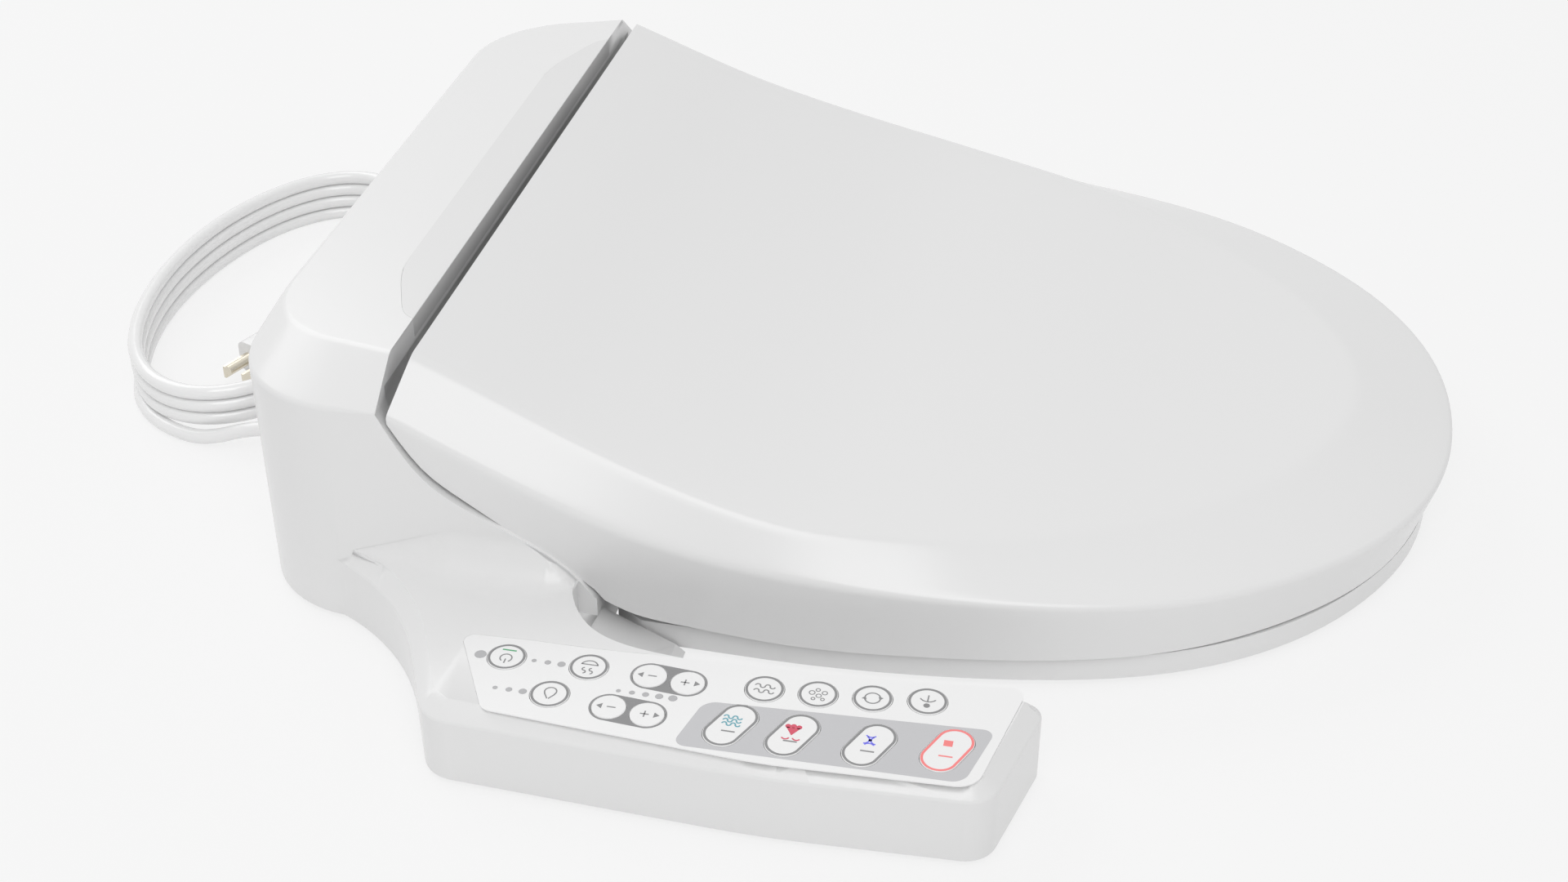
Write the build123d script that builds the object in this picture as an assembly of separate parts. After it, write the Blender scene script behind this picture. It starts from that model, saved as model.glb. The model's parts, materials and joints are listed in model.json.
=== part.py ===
from build123d import *
import os
from math import atan2, cos, hypot, radians, sin, tan

# Electric bidet seat for an elongated bowl, with a control panel on the user's right.
# Millimetres. +Z is up, -Y points to the front of the bowl and -X is the user's right.
# The origin is midway between the two bowl bolts, on the plane that rests on the bowl.

# ---- overall sizes ----
SIDE_X = 194.0             # half width of the housing and of the lid at the hinge
REAR_Y = 46.0              # rear wall
REAR_CORNER_R = 50.0       # plan radius of the two rear corners
WALL_FRONT_Y = -24.75      # front wall of the raised housing
HOUSING_TOP_Z = 123.3      # top of the housing at its front edge
HOUSING_REAR_Z = 119.5     # top of the housing at its rear edge
SHOULDER_Z = 107.0         # foot of the bevel round the housing top
COVER_Z = 2.5              # lower rim of the top cover
WALL = 2.8                 # moulded wall thickness
CHEEK_FRONT_Y = -112.0     # front ends of the two side cheeks
CHEEK_IN_X = 182.0         # inner face of the cheeks
HINGE_Y = -48.4            # hinge axis of seat and lid, along X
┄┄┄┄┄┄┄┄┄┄
Work to do — Each line of the material should be echoed exactly.

Solution to this task —
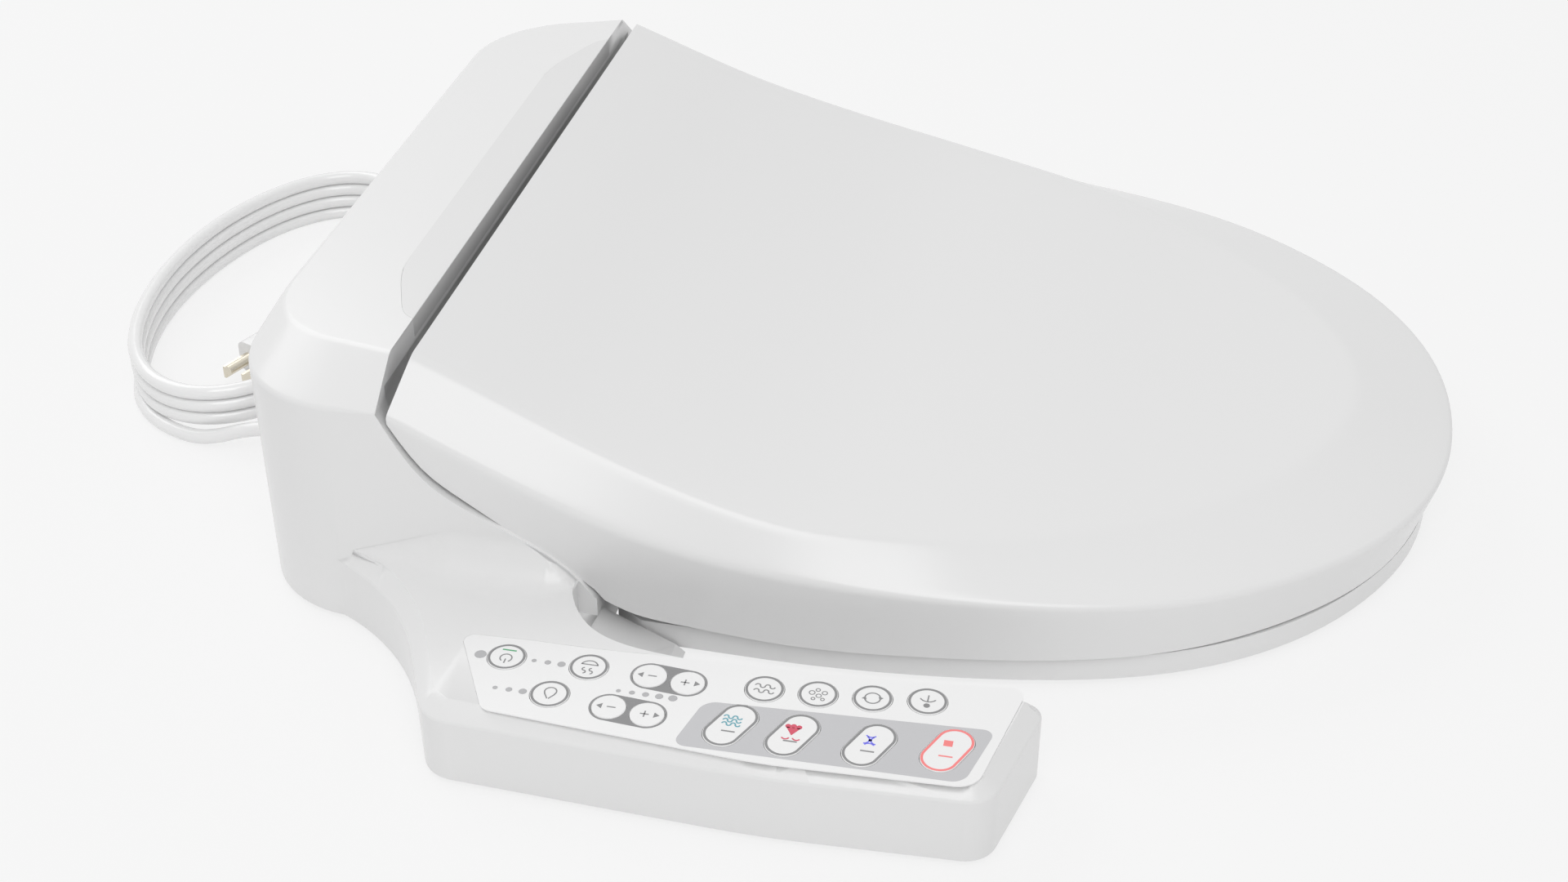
Write the build123d script that builds the object in this picture as an assembly of separate parts. After it, write the Blender scene script behind this picture. It starts from that model, saved as model.glb. The model's parts, materials and joints are listed in model.json.
=== part.py ===
from build123d import *
import os
from math import atan2, cos, hypot, radians, sin, tan

# Electric bidet seat for an elongated bowl, with a control panel on the user's right.
# Millimetres. +Z is up, -Y points to the front of the bowl and -X is the user's right.
# The origin is midway between the two bowl bolts, on the plane that rests on the bowl.

# ---- overall sizes ----
SIDE_X = 194.0             # half width of the housing and of the lid at the hinge
REAR_Y = 46.0              # rear wall
REAR_CORNER_R = 50.0       # plan radius of the two rear corners
WALL_FRONT_Y = -24.75      # front wall of the raised housing
HOUSING_TOP_Z = 123.3      # top of the housing at its front edge
HOUSING_REAR_Z = 119.5     # top of the housing at its rear edge
SHOULDER_Z = 107.0         # foot of the bevel round the housing top
COVER_Z = 2.5              # lower rim of the top cover
WALL = 2.8                 # moulded wall thickness
CHEEK_FRONT_Y = -112.0     # front ends of the two side cheeks
CHEEK_IN_X = 182.0         # inner face of the cheeks
HINGE_Y = -48.4            # hinge axis of seat and lid, along X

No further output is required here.